With huge US-dollar purchases by the central bank exacerbating the problem of excess liquidity in an overheated, investment-heavy economy, speculation about another yuan revaluation is rife, as is the "hot money" flowing into the country based on such speculation. Chinese officials, however, do their best to pour cold water on talk of yuan appreciation.

Chinese Minister of Commerce Bo Xilai recently called demands for greater appreciation "groundless". He denied that the exchange rate was being manipulated by the government and maintained that appreciation of the currency would make life even harder for the 210 million people still living on less than $1 a day in China but have only a limited impact on the Sino-US trade imbalance.

Bo attributed China's trade surplus to global trade patterns and not specifically to the yuan-dollar exchange rate. "If the US doesn't import from China," Bo said, "'it needs to import from other countries, even at higher prices, resulting in a bigger trade deficit."

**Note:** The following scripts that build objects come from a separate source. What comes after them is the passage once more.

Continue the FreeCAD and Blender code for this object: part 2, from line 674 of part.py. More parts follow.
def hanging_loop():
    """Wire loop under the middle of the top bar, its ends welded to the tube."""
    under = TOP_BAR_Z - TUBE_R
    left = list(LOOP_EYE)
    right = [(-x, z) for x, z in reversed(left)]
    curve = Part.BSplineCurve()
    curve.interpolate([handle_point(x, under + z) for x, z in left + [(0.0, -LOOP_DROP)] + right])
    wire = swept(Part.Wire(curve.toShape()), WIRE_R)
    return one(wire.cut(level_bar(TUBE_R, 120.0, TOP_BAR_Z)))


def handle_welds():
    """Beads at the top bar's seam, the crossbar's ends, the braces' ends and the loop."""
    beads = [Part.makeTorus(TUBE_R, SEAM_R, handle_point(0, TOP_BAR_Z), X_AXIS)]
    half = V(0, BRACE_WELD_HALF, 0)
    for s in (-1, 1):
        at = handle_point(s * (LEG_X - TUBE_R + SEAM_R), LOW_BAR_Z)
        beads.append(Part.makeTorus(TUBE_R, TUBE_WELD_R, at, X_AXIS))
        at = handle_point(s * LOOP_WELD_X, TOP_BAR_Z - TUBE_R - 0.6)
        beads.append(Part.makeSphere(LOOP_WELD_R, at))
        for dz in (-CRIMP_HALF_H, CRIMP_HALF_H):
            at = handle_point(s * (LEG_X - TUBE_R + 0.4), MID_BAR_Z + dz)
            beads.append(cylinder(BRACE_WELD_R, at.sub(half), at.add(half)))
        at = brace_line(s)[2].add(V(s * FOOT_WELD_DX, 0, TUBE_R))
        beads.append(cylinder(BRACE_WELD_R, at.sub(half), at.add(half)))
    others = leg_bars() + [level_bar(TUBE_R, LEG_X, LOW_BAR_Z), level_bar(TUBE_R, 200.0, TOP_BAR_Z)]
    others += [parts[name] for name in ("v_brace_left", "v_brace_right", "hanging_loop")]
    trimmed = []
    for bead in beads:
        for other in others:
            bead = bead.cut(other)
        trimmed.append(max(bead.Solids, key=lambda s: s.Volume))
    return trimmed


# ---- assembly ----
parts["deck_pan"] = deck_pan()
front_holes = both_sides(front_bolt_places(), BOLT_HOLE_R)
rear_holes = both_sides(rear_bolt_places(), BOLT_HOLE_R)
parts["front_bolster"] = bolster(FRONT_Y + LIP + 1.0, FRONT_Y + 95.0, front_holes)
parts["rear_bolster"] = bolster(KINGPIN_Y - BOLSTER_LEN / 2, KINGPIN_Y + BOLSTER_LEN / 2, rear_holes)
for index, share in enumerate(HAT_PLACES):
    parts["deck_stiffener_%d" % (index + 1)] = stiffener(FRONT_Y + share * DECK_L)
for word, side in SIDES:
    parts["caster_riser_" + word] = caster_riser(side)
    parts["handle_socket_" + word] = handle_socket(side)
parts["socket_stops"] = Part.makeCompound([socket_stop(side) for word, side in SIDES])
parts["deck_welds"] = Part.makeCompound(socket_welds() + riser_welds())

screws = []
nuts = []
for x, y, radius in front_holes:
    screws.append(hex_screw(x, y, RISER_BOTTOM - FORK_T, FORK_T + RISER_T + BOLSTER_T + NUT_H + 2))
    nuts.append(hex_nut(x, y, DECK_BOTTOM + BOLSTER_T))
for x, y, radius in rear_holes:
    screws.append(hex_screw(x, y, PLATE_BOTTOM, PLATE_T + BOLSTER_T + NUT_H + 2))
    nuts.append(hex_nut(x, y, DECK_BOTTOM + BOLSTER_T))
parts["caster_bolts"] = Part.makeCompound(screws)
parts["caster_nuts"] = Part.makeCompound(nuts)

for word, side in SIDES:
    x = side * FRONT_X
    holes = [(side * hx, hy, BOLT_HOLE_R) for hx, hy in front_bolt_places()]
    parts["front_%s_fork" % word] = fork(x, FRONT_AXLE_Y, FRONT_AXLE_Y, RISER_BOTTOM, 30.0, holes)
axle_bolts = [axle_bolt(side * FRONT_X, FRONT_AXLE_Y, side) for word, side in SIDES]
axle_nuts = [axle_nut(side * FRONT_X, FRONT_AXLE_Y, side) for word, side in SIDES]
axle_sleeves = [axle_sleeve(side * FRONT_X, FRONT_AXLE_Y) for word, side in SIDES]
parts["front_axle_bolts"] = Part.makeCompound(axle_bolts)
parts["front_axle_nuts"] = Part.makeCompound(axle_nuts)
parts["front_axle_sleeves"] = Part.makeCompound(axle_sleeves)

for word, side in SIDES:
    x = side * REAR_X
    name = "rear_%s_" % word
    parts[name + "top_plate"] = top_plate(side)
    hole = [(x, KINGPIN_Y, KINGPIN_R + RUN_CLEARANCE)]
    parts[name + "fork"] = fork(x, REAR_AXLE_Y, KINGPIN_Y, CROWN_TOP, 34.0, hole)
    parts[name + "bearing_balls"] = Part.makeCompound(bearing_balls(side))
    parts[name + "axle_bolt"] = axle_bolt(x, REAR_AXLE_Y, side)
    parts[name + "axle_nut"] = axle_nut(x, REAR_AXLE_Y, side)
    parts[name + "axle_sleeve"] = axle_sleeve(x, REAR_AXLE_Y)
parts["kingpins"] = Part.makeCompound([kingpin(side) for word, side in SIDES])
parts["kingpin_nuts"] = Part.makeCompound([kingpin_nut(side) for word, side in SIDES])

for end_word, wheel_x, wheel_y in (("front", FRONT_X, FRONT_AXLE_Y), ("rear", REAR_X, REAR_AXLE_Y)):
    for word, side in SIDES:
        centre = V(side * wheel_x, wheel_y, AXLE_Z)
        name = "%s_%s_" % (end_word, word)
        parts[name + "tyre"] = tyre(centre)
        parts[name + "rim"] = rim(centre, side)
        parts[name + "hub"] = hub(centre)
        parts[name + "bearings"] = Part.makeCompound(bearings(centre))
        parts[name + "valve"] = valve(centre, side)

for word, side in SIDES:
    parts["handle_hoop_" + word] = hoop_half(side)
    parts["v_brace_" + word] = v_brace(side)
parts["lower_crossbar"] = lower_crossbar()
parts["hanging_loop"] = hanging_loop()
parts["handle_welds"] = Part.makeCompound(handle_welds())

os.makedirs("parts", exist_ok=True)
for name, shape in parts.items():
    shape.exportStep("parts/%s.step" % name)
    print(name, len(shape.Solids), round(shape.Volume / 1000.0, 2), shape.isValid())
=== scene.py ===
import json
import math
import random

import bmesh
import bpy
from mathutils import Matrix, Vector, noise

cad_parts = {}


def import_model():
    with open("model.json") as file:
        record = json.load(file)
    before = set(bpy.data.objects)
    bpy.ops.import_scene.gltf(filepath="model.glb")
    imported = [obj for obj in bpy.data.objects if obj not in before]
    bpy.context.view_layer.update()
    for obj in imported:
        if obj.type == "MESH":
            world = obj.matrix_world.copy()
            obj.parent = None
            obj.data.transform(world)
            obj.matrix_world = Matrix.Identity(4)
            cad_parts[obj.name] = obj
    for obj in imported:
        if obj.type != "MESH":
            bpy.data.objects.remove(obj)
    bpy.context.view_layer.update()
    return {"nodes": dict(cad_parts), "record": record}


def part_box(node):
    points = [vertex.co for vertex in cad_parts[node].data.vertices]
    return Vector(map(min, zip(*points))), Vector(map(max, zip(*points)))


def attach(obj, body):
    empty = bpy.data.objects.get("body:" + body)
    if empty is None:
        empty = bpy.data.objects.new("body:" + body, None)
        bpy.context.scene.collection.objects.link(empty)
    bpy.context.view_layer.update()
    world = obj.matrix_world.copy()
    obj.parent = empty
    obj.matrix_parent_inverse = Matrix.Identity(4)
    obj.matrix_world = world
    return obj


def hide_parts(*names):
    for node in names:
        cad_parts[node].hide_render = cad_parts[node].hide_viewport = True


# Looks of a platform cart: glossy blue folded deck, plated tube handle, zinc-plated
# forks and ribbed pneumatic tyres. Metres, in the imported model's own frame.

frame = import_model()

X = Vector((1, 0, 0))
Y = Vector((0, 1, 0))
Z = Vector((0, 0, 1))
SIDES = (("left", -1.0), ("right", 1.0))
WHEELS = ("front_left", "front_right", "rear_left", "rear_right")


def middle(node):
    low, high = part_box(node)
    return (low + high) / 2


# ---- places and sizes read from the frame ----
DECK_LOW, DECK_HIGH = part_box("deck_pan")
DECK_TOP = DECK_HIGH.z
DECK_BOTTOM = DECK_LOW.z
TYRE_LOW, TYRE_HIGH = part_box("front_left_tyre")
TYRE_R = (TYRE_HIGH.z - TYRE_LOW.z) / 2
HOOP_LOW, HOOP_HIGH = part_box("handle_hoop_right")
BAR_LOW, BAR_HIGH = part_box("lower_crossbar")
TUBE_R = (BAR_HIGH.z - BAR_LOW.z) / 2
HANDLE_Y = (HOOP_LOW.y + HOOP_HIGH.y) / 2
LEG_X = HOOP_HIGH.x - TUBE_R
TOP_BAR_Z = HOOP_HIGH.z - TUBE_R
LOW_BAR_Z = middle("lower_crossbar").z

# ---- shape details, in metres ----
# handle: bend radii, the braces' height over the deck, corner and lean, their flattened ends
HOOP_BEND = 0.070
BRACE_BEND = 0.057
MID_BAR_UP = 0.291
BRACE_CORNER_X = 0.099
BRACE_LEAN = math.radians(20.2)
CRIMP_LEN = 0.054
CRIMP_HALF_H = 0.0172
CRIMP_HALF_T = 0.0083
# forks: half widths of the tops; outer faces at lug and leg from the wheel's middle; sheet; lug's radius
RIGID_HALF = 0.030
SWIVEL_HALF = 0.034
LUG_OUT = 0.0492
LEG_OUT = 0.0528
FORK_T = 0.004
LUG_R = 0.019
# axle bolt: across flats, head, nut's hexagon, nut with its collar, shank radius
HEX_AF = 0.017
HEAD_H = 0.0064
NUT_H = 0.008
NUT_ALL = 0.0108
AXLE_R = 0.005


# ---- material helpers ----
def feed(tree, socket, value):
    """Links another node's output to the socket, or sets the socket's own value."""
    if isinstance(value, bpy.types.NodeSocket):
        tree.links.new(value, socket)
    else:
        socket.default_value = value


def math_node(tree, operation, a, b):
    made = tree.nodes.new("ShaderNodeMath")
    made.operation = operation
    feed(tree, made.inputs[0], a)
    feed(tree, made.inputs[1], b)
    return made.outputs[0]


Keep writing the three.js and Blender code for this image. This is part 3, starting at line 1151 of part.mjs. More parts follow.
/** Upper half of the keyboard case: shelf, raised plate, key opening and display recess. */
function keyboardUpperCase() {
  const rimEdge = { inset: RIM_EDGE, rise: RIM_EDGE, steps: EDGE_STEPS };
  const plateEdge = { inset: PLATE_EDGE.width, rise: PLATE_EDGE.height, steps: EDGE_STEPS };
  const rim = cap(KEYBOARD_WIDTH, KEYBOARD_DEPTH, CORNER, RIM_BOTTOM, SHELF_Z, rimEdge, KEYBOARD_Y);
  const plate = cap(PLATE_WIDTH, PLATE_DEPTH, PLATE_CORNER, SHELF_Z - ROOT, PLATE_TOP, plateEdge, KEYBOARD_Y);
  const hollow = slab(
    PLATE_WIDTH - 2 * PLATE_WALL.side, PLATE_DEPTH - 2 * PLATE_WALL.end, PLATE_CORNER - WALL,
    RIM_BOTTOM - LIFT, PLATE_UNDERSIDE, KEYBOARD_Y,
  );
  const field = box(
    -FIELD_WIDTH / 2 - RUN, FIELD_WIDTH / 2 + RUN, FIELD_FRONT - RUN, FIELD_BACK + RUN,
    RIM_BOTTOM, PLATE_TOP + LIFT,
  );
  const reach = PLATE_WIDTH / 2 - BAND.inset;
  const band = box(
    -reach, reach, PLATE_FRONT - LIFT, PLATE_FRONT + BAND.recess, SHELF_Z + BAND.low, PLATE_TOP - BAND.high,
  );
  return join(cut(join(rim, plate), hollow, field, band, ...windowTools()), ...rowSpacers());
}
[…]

As expectations of further yuan appreciation rise, so too it seems does the perception gap between Chinese and Western leaders. For many in the West, it is an open-and-shut case: the undervaluation of the currency is unfair and unjustified, especially for a nation that is now a member of the World Trade Organization, and it must stop.

For Beijing, the issue is more complex: how can China's policymakers bring the country's still-fragile economy into the 21st century without creating dangerous inequality and social unrest? From a Chinese perspective, a one-off revaluation of the yuan does not make economic sense and would also be seen as a massive cave-in to the West, particularly to the United States.

So what is the future of yuan appreciation? China's equity market has enjoyed a bull run this year and, while regulatory reforms and new blue-chip listings have been driving forces, bets on yuan appreciation have also been a factor in recent weeks. Nothing is certain, but analysts would not be surprised by an average annual appreciation of 3% over the next several years.